Pensando na carência de mitologia da e sobre a cidade, lembrei imediatamente do
Monza do Amor, um brinquedo literário entre o sério e a farsa, um autoengano
revelador. Mara Hope do asfalto à deriva na própria ferrugem, o Monza é também o ponto de convergência de
uma cadeia de acontecimentos que se desdobra no tempo e no espaço.
Envolve jovens, adultos e velhos, polícia e guardas noturnos, vizinhança e entregadores
de pizza, os verdadeiros vigilantes da fortaleza, os únicos a trafegar na contramão. Considerem os agentes que transformam uma cidade no que ela é, no que ainda não é mas será, no que talvez nunca se transforme. Todos passaram pelo Monza e deixaram ali um rastro, uma marca, uma impressão, e é dessa marca rasteira apagada nas bordas que se rememoram as vidas.
O Monza é semelhante à concha totêmica dos meninos da ilha em O senhor das moscas.

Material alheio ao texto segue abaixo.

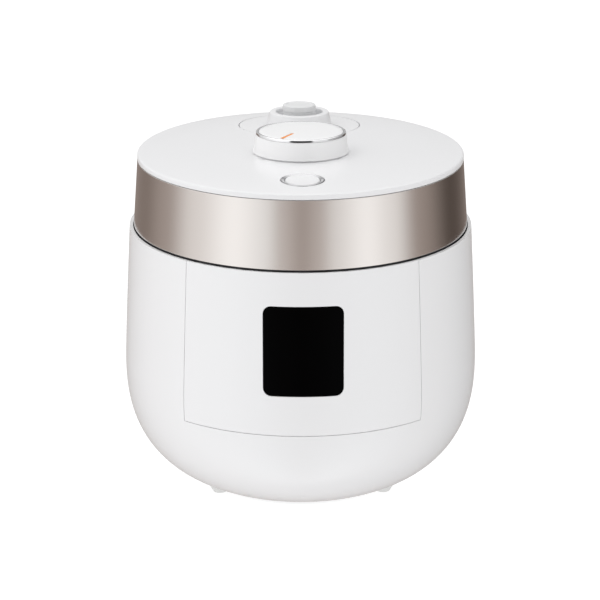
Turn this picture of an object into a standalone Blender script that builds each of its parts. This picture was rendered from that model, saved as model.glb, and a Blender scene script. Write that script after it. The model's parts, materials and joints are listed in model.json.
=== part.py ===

É através dele que se narra a história de um grupo de pessoas específico: dois homens, três mulheres, um velho, uma criança.
Acidente na paisagem, triângulo das
bermudas no xadrez da metrópole morena, aldeamento em torno do qual
os silvícolas e curumins aprendem o básico da mecânica de um novo catecismo,
que não é o mesmo de cinco anos atrás nem será igual ao de amanhã.
O novo catecismo em torno do carro rejeitado nasce da massa falida de um sonho de cidade que agora passa por total reconfiguração, abraçando a cada dia novas sugestões e acatando utopias como quem acolhe um animal ferido.
Daí a vocação para abrir gretas (autoestradas) no couro
sintético e irrigar de sentido a aridez nessa geografia da rejeição-afirmação.
E agora é o próprio Monza, o carro olvido, que termina.
O mais importante, porém, é que dessa plataforma se lançam bólidos que atravessam uma regional como testes de balística e
aterrissam em outra como estrelas cadentes, mostrando que o clichê segundo o qual cada objeto tem pelo menos duas faces não é uma lenda.